Records that describe objects:

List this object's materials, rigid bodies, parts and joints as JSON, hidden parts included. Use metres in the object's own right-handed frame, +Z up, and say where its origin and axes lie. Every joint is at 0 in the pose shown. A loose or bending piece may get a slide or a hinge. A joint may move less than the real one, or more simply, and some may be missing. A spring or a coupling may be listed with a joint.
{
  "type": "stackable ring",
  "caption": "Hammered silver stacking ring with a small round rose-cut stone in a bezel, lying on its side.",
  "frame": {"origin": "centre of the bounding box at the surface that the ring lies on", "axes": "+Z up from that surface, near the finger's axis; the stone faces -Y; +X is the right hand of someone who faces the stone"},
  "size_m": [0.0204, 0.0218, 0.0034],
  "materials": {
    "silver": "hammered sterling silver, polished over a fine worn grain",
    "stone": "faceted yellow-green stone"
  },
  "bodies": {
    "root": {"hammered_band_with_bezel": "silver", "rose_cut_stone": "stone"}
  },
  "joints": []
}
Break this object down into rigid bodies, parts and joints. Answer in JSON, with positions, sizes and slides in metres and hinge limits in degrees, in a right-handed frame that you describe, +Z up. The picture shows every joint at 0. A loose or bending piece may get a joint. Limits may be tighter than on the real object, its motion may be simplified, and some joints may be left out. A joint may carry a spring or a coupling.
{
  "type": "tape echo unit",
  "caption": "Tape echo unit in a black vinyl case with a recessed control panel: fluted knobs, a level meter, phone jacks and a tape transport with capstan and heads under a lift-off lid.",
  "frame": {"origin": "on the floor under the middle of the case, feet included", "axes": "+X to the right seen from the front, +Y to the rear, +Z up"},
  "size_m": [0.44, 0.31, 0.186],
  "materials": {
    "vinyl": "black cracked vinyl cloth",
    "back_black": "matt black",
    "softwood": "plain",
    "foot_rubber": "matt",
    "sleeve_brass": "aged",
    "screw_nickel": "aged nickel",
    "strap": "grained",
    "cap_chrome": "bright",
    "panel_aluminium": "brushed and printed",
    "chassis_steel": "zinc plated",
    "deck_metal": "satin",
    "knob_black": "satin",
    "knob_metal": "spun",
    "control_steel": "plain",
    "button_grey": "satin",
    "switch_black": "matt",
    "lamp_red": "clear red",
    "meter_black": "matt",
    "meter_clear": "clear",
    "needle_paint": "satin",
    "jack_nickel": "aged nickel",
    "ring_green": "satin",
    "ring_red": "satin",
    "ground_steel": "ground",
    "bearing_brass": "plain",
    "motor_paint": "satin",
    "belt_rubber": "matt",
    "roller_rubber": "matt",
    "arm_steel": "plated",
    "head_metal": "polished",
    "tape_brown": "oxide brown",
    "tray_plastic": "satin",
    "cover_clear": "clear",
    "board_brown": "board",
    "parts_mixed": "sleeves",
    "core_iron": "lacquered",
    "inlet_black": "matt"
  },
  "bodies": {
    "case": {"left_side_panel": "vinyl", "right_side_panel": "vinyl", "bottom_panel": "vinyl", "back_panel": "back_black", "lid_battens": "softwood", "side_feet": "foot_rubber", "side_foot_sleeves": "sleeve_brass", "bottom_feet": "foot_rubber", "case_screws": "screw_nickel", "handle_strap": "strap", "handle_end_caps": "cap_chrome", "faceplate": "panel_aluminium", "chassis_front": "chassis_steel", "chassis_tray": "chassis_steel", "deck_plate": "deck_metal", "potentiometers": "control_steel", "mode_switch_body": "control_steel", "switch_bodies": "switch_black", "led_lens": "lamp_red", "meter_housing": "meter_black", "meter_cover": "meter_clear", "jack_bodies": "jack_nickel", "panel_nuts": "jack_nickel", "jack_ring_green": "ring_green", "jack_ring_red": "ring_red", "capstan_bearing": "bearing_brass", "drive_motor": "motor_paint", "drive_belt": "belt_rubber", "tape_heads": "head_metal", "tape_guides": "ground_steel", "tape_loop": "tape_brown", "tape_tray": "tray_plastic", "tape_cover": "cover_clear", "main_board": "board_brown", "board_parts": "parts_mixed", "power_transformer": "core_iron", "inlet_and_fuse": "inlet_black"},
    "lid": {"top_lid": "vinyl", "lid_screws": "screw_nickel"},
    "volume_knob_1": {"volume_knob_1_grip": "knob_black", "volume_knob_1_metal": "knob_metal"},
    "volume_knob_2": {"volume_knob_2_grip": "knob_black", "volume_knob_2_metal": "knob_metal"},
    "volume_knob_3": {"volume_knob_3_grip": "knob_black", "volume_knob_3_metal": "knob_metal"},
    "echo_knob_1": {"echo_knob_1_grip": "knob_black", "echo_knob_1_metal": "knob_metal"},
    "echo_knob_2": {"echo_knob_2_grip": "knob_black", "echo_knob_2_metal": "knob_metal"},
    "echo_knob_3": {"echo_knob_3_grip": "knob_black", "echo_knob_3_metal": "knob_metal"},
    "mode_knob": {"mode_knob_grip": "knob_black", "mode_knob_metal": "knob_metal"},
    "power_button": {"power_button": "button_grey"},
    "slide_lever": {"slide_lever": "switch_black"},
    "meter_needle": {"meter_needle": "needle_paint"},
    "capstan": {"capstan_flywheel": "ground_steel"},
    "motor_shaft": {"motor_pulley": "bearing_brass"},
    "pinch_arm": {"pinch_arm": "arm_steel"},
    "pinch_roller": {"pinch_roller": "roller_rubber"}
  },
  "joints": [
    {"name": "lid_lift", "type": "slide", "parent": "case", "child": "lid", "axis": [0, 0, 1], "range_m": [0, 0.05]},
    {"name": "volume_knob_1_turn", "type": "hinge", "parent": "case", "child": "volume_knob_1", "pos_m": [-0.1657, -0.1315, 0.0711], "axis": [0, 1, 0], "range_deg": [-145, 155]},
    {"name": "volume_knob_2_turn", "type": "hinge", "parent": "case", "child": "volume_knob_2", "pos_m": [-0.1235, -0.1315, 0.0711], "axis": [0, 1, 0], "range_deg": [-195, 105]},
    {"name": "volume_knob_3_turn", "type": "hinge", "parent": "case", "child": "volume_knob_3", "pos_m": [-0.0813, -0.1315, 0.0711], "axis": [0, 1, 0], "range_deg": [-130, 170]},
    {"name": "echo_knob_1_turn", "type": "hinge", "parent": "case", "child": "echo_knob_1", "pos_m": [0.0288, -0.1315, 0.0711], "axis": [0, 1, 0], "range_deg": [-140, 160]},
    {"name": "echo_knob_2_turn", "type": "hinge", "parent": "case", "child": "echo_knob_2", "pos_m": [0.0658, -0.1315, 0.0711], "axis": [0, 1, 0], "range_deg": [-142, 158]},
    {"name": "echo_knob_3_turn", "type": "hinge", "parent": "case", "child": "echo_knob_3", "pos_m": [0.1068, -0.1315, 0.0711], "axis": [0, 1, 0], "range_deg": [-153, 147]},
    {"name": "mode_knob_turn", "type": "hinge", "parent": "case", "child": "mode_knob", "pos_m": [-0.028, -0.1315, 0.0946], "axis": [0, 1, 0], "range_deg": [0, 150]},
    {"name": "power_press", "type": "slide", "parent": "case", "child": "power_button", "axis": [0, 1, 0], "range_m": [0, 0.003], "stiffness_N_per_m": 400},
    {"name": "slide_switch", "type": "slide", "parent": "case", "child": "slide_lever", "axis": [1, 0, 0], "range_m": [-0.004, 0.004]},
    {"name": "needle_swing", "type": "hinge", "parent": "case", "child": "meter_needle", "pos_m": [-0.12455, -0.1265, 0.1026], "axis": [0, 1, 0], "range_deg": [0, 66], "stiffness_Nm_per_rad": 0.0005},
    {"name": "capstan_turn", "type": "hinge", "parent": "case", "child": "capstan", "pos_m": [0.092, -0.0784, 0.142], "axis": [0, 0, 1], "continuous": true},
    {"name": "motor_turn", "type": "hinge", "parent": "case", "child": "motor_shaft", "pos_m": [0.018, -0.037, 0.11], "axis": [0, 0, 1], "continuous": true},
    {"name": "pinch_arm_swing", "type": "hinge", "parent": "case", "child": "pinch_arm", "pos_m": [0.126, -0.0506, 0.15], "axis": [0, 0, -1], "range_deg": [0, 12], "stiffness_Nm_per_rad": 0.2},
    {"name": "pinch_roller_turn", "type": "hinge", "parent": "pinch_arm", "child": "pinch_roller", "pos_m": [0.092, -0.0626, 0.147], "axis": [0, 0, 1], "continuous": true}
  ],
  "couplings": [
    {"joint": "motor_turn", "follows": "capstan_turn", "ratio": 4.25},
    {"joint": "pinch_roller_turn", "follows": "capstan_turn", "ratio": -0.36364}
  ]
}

• _WHAT YOU HAVE TO DO_
Select all lines in the listing that include the word "rigid".

• _FULL ANSWER_
List this object's materials, rigid bodies, parts and joints as JSON, hidden parts included. Use metres in the object's own right-handed frame, +Z up, and say where its origin and axes lie. Every joint is at 0 in the pose shown. A loose or bending piece may get a slide or a hinge. A joint may move less than the real one, or more simply, and some may be missing. A spring or a coupling may be listed with a joint.
Break this object down into rigid bodies, parts and joints. Answer in JSON, with positions, sizes and slides in metres and hinge limits in degrees, in a right-handed frame that you describe, +Z up. The picture shows every joint at 0. A loose or bending piece may get a joint. Limits may be tighter than on the real object, its motion may be simplified, and some joints may be left out. A joint may carry a spring or a coupling.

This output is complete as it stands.